> SUPPLIED INFORMATION
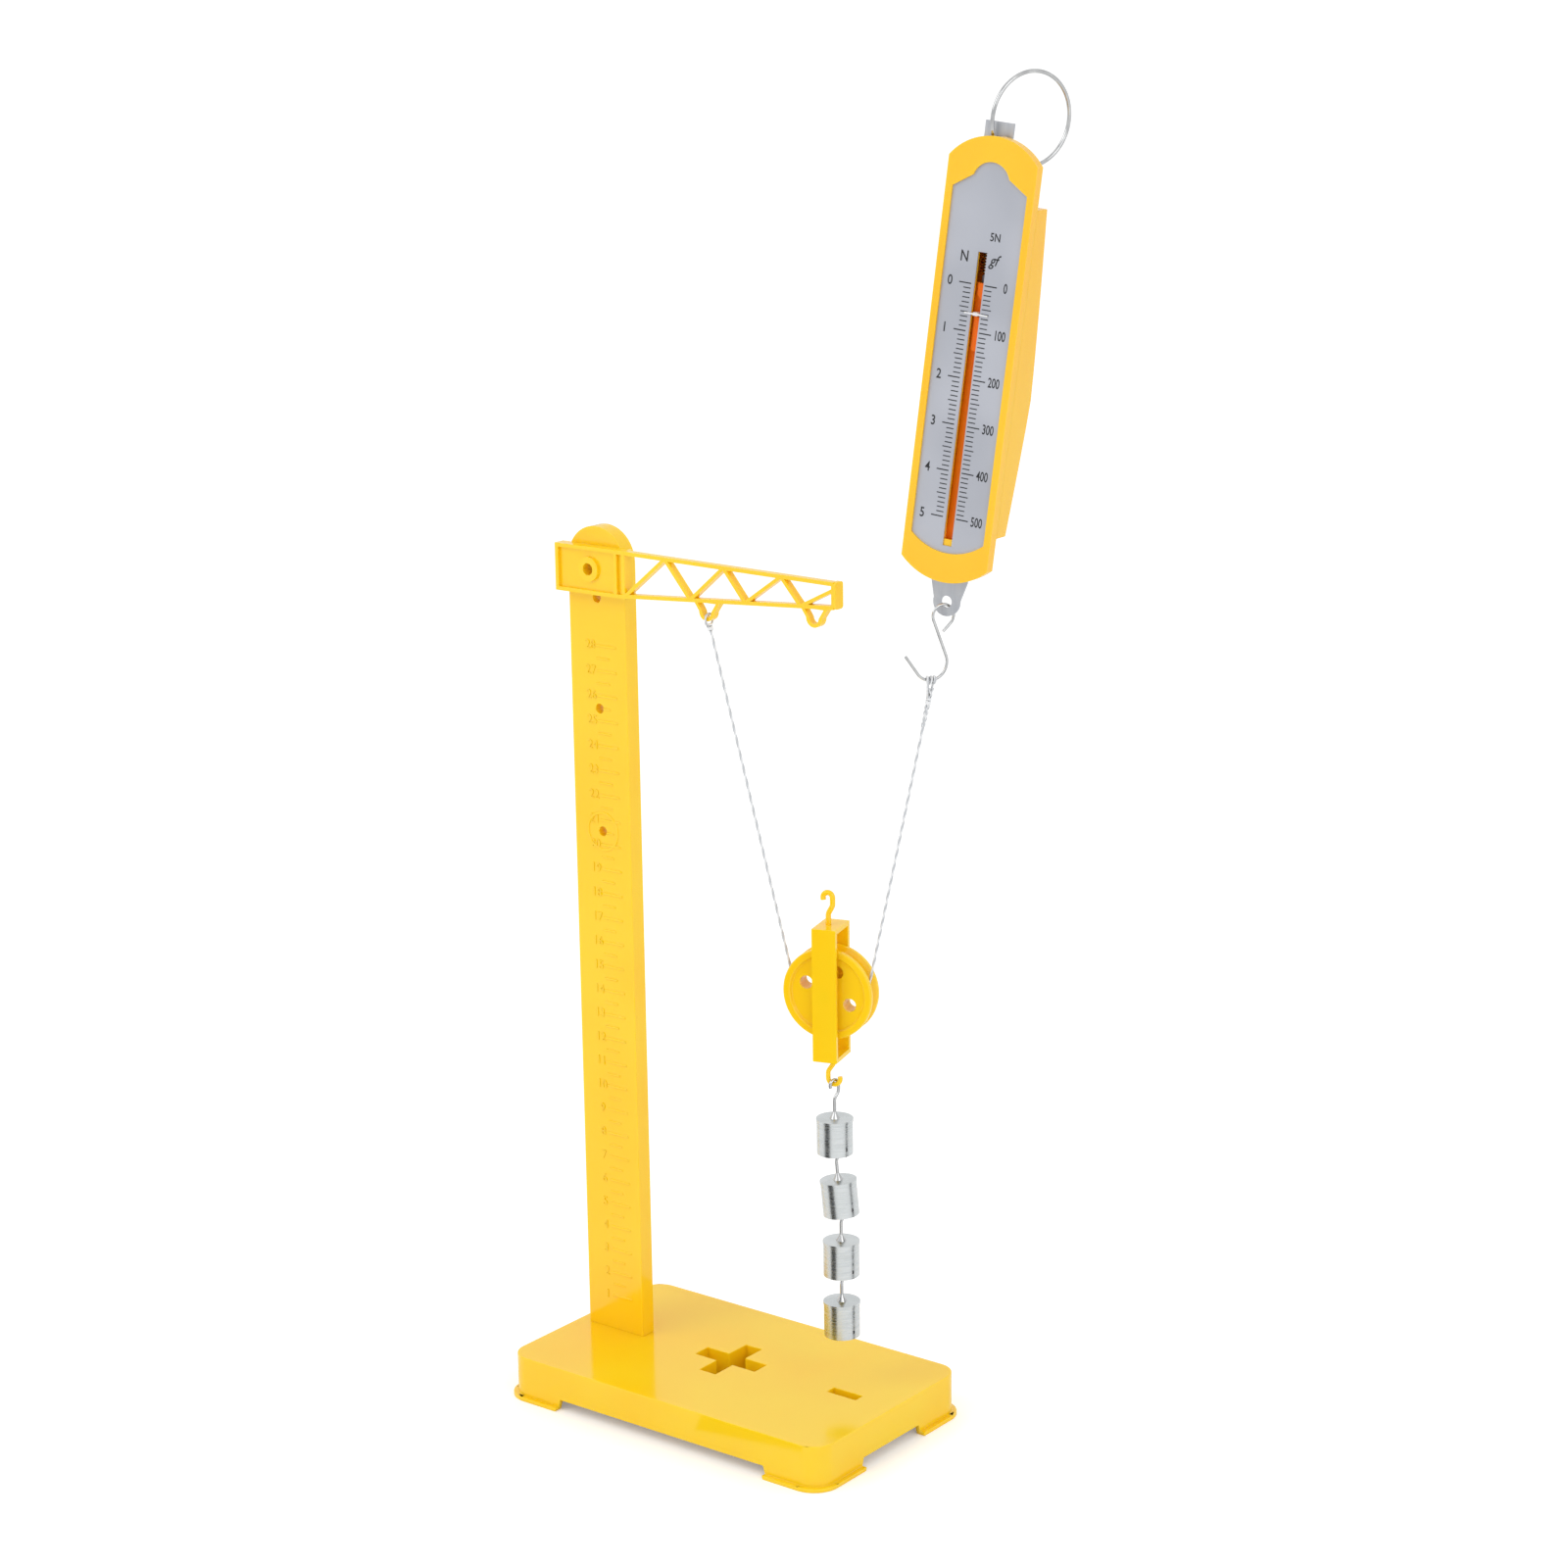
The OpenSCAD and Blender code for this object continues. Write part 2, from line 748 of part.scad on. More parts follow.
module drawbar() color(steel) at_balance() difference() {
    slab(-bar_t / 2, bar_t) {
        circle(tab_r);
        polygon([
            [-tab_w / 2, tab_top],
            [-tab_w / 2, case_bottom],
            [-tab_r * cos(10), tab_r * sin(10)],
            [tab_r * cos(10), tab_r * sin(10)],
            [tab_w / 2, case_bottom],
            [tab_w / 2, tab_top]
        ]);
        translate([-neck_w / 2, tab_top - 1]) square([neck_w, neck_top - tab_top + 1]);
    }
    translate([0, bar_t, 0]) rotate([90, 0, 0]) cylinder(r = hole_tab_r, h = 2 * bar_t);
    translate([0, bar_t, neck_top - 1.4]) rotate([90, 0, 0]) cylinder(r = 0.6, h = 2 * bar_t);
}

// The long bar that shows through the slot. Two pads hold it on the drawbar's neck, and
// two raised blocks on its right half leave a gap for the pointer
module pointer_carrier() color("darkorange") at_balance() {
    translate([-bar_half, bar_front, bar_low]) cube([2 * bar_half, bar_back - bar_front, bar_high - bar_low]);
    slab(block_front, bar_front - block_front + eps) {
        difference() {
            translate([block_left, block_low]) square([bar_half - block_left, block_gap_low - block_low]);
            translate([block_left, block_low]) square(block_r);
        }
        translate([block_left + block_r, block_low + block_r]) circle(block_r);
        polygon([
            [block_left, bar_high],
            [block_left, block_gap_high + 1.6],
            [block_left + 1.6, block_gap_high],
            [bar_half, block_gap_high],
            [bar_half, bar_high]
        ]);
    }
    for (z = [bar_low + 2, pointer_z - 3])
        translate([-pad_half, bar_back - eps, z]) cube([2 * pad_half, -bar_t / 2 - bar_back + eps, 6]);
}

module pointer() color(white) at_balance() {
    translate([-4.2, -6.4, pointer_z - 0.3]) cube([9.2, 0.4, 0.6]);
    translate([-0.9, -6.0 - eps, pointer_z - 0.6]) cube([1.8, bar_front + 6 + eps, 1.2]);
}

// Extension spring between the anchor of the top tab and the drawbar
spring_pitch = (spring_high - spring_low) / spring_turns;
echo("spring gap", spring_pitch - spring_wire);

module spring() color(steel) at_balance() translate([0, spring_y, 0]) {
    steps = 8 * spring_turns;
    coil = [
        for (i = [0:steps])
            let (a = 360 * i / 8)
                [spring_coil_r * cos(a), spring_coil_r * sin(a), spring_low + spring_pitch * i / 8]
    ];
    first = coil[0] + [0, -spring_wire, 0];
    last = coil[steps] + [0, spring_wire, 0];
    tube(concat([first], coil, [last]), spring_wire / 2, 6, [0, 0, 1]);
}

module case_outline() {
    intersection() {
        translate([-case_w / 2, case_bottom]) square([case_w, case_top - case_bottom]);
        arc_cut(case_w / 2, high_shoulder, case_top - high_shoulder, 1);
        arc_cut(case_w / 2, low_shoulder, low_shoulder - case_bottom, -1);
    }
}

// A disc whose edge passes through both shoulders and bulges past them by rise
module arc_cut(half, shoulder, rise, side) {
    r = (half * half + rise * rise) / (2 * rise);
    far = 400;
    translate([0, shoulder + side * (rise - r)]) circle(r, $fn = 96);
    translate([-far / 2, side > 0 ? shoulder - far : shoulder]) square([far, far]);
}

module plate_outline() {
    intersection() {
        translate([-plate_half, plate_bottom]) square([2 * plate_half, plate_high - plate_bottom]);
        arc_cut(plate_half, plate_low, plate_low - plate_bottom, -1);
    }
    polygon([
        [-plate_half, plate_high - eps],
        [plate_half, plate_high - eps],
        [notch_x, notch_z],
        [-notch_x, notch_z]
    ]);
    translate([0, arch_z]) circle(arch_r);
}

module slot_outline(low) {
    translate([-slot_w / 2, low]) square([slot_w, slot_top - low]);
}

module screw_holes(r, y, h) {
    for (p = screw_places)
        translate([p[0], y, p[1]]) rotate([-90, 0, 0]) cylinder(r = r, h = h);
}

module case_front() color(yellow) at_balance() difference() {
    slab(face_y, thin_y - face_y) case_outline();
    slab(face_y - 1, plate_y + plate_t - face_y + 1) plate_outline();
    slab(face_y, 4) slot_outline(shell_slot_bottom);
    translate([-13.5, -4, cover_bottom + 3]) cube([27, 3, cover_top - cover_bottom - 6]);
    translate([-groove_half, -4.3, case_bottom - 1]) cube([2 * groove_half, 3, slot_top + 4 - case_bottom]);
    translate([-6.5, -4.4, 162]) cube([7.5, 3, 10]);
    translate([-7, -4.4, case_bottom - 1]) cube([13, 3, 6]);
    screw_holes(screw_r, thin_y - 2, 3);
}

// Side view of the rear cover: straight flanks that meet in a belly
function cover_y(z) = z > belly_z
    ? belly_y - (belly_y - cover_top_y) * pow((z - belly_z) / (cover_top - belly_z), 1.25)
    : belly_y - (belly_y - cover_low_y) * pow((belly_z - z) / (belly_z - cover_bottom), 1.15);

module cover_side(inset) {
    steps = 12;
    low = cover_bottom + inset;
    high = cover_top - inset;
    outer = [
        for (i = [0:steps])
            let (z = low + (high - low) * i / steps)
                [cover_y(z) - inset, z]
    ];
    polygon(concat([[thin_y, low]], outer, [[thin_y, high]]));
}

module cover_slab(half, inset) {
    rotate([90, 0, 90]) linear_extrude(2 * half, center = true) cover_side(inset);
}

module case_back() color(yellow) at_balance() {
    difference() {
        cover_slab(case_w / 2, 0);
        difference() {
            translate([0, -eps, 0]) cover_slab(case_w / 2 - cover_wall, cover_wall);
            for (p = screw_places)
                translate([p[0], thin_y, p[1]]) rotate([-90, 0, 0]) cylinder(r = 3.2, h = 20);
        }
        translate([-groove_half, thin_y - 1, cover_bottom - 1])
            cube([2 * groove_half, 0.9 - thin_y + 1, cover_wall + 2]);
        translate([top_tab_x - top_tab_w / 2, -bar_t / 2, cover_top - cover_wall - 1])
            cube([top_tab_w, bar_t, cover_wall + 2]);
        screw_holes(screw_r, thin_y - 1, 30);
        for (p = screw_places)
            translate([p[0], cover_y(p[1]) - 2.4, p[1]]) rotate([-90, 0, 0]) cylinder(r = screw_head_r, h = 6);
    }
}

module case_screws() color(steel) at_balance()
    for (p = screw_places) {
        seat = cover_y(p[1]) - 2.4;
        translate([p[0], thin_y - 2, p[1]]) rotate([-90, 0, 0]) cylinder(r = screw_r, h = seat - thin_y + 2);
        translate([p[0], seat, p[1]]) rotate([-90, 0, 0]) difference() {
            cylinder(r = screw_head_r, h = 1.1);
            translate([0, 0, 0.5]) linear_extrude(1) plus_outline(2.4, 0.5);
        }
    }

module scale_plate() color("lightgray") at_balance() difference() {
    slab(plate_y, plate_t) plate_outline();
    slab(plate_y - 1, 3) slot_outline(slot_bottom);
}

module top_tab() color(steel) at_balance() difference() {
    slab(-bar_t / 2, bar_t) {
        translate([top_tab_x - top_tab_w / 2, cover_top - 6]) square([top_tab_w, top_tab_high - cover_top + 6]);
        translate([-anchor_w / 2, top_tab_low]) square([anchor_w, cover_top - top_tab_low]);
    }
    translate([ring_hole[0], bar_t, ring_hole[2]]) rotate([90, 0, 0]) cylinder(r = ring_hole_r, h = 2 * bar_t);
    translate([0, bar_t, top_tab_low + 1.4]) rotate([90, 0, 0]) cylinder(r = 0.6, h = 2 * bar_t);
}

module hanging_ring() color(steel) at_balance()
    translate(ring_hole)
    rotate([0, 0, ring_plane])
    translate(-ring_big_r * [cos(ring_place), 0, sin(ring_place)])
    rotate([90, 0, 0])
    rotate_extrude($fn = 96)
    translate([ring_big_r, 0])
    circle(ring_wire_r);

base();
column();
jib();
sheave();
pulley_yoke();
pulley_axle();
weight_body(1);  // weight_1
weight_body(2);  // weight_2
weight_body(3);  // weight_3
weight_body(4);  // weight_4
weight_hook(1);  // weight_hook_1
weight_hook(2);  // weight_hook_2
weight_hook(3);  // weight_hook_3
weight_hook(4);  // weight_hook_4
weight_pin(1);  // weight_pin_1
weight_pin(2);  // weight_pin_2
weight_pin(3);  // weight_pin_3
weight_pin(4);  // weight_pin_4
string_left();
string_wrap();
string_right();
string_tie();
string_loop();
s_hook();
drawbar();
pointer_carrier();
pointer();
spring();
case_front();
case_back();
case_screws();
scale_plate();
top_tab();
hanging_ring();
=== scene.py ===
# %% [markdown]
# # Pulley demonstrator
# A yellow plastic stand with a truss jib. A white string runs from the jib, round a moving
# pulley and up to a flat spring balance, and four hooked steel weights hang from the pulley.
# The CAD model gives every rigid piece its true shape and place. This lesson loads it, dresses
# each piece in a material made of nodes, and models what CAD leaves plain: the twisted string,
# its knots, the moulded numbers and the printed scale.

# %% Load the CAD model
import json
import math

import bmesh
import bpy
from mathutils import Matrix, Vector


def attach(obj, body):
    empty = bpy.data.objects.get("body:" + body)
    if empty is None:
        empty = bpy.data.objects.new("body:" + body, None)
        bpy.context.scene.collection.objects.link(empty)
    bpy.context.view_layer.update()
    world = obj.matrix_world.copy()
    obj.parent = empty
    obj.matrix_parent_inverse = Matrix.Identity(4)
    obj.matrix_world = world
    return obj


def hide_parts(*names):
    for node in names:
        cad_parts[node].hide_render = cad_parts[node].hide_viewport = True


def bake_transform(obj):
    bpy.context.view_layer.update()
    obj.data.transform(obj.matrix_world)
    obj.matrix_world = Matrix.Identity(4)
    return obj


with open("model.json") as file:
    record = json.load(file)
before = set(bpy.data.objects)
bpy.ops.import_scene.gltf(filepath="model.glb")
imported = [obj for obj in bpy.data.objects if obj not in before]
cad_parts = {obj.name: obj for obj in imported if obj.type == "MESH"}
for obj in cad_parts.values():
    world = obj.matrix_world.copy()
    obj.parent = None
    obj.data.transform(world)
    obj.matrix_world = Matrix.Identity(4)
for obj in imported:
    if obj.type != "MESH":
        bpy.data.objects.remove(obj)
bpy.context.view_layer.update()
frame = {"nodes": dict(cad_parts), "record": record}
MM = 0.001
UP = Vector((0, 0, 1))

# %% [markdown]
# ## The camera
# The photograph was taken from the front right, a little above the stand, with a long lens
# and a slight roll. A camera's own axes are right, up and back. Three angles give them, and
# the matrix is built from them as columns. An aimed camera would need a target and a
# constraint, and it would lose the roll.

# %% Set up the camera
AZIMUTH = math.radians(37.74)
ELEVATION = math.radians(14.44)
ROLL = -0.0138
CAMERA_AT = Vector((0.8214, -1.0227, 0.5926))

back = Vector((
    math.sin(AZIMUTH) * math.cos(ELEVATION),
    -math.cos(AZIMUTH) * math.cos(ELEVATION),
    math.sin(ELEVATION),
))
level_right = Vector((math.cos(AZIMUTH), math.sin(AZIMUTH), 0))
level_up = back.cross(level_right)
right = math.cos(ROLL) * level_right + math.sin(ROLL) * level_up
up = -math.sin(ROLL) * level_right + math.cos(ROLL) * level_up

lens = bpy.data.cameras.new("camera")
lens.lens = 81.5
lens.sensor_width = 36
lens.clip_end = 100
camera = bpy.data.objects.new("camera", lens)
turn = Matrix((right, up, back)).transposed().to_4x4()
camera.matrix_world = Matrix.Translation(CAMERA_AT) @ turn
bpy.context.scene.collection.objects.link(camera)
bpy.context.scene.camera = camera
bpy.context.scene.view_settings.view_transform = "Standard"
print("camera at", [round(x, 3) for x in CAMERA_AT])

# %% [markdown]
# ## A material helper
# Every finish below is a few shader nodes. One function adds a node, gives it its settings
# and input values, and links whatever is handed to it as a socket. Colours are written as
# sRGB hex, as a colour picker shows them, and one function turns them to the linear values
# that the shader works in.

# %% Define the helpers for materials
def colour(hex_text):
    channels = [int(hex_text[i:i + 2], 16) / 255 for i in (1, 3, 5)]
    linear = [c / 12.92 if c <= 0.04045 else ((c + 0.055) / 1.055) ** 2.4 for c in channels]
    return (*linear, 1.0)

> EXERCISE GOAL
Output exactly the lines of the material above from the one containing "pointer_carrier();" up to and including the one containing "UP = Vector((0, 0, 1))".

> RESPONSE
pointer_carrier();
pointer();
spring();
case_front();
case_back();
case_screws();
scale_plate();
top_tab();
hanging_ring();
=== scene.py ===
# %% [markdown]
# # Pulley demonstrator
# A yellow plastic stand with a truss jib. A white string runs from the jib, round a moving
# pulley and up to a flat spring balance, and four hooked steel weights hang from the pulley.
# The CAD model gives every rigid piece its true shape and place. This lesson loads it, dresses
# each piece in a material made of nodes, and models what CAD leaves plain: the twisted string,
# its knots, the moulded numbers and the printed scale.

# %% Load the CAD model
import json
import math

import bmesh
import bpy
from mathutils import Matrix, Vector


def attach(obj, body):
    empty = bpy.data.objects.get("body:" + body)
    if empty is None:
        empty = bpy.data.objects.new("body:" + body, None)
        bpy.context.scene.collection.objects.link(empty)
    bpy.context.view_layer.update()
    world = obj.matrix_world.copy()
    obj.parent = empty
    obj.matrix_parent_inverse = Matrix.Identity(4)
    obj.matrix_world = world
    return obj


def hide_parts(*names):
    for node in names:
        cad_parts[node].hide_render = cad_parts[node].hide_viewport = True


def bake_transform(obj):
    bpy.context.view_layer.update()
    obj.data.transform(obj.matrix_world)
    obj.matrix_world = Matrix.Identity(4)
    return obj


with open("model.json") as file:
    record = json.load(file)
before = set(bpy.data.objects)
bpy.ops.import_scene.gltf(filepath="model.glb")
imported = [obj for obj in bpy.data.objects if obj not in before]
cad_parts = {obj.name: obj for obj in imported if obj.type == "MESH"}
for obj in cad_parts.values():
    world = obj.matrix_world.copy()
    obj.parent = None
    obj.data.transform(world)
    obj.matrix_world = Matrix.Identity(4)
for obj in imported:
    if obj.type != "MESH":
        bpy.data.objects.remove(obj)
bpy.context.view_layer.update()
frame = {"nodes": dict(cad_parts), "record": record}
MM = 0.001
UP = Vector((0, 0, 1))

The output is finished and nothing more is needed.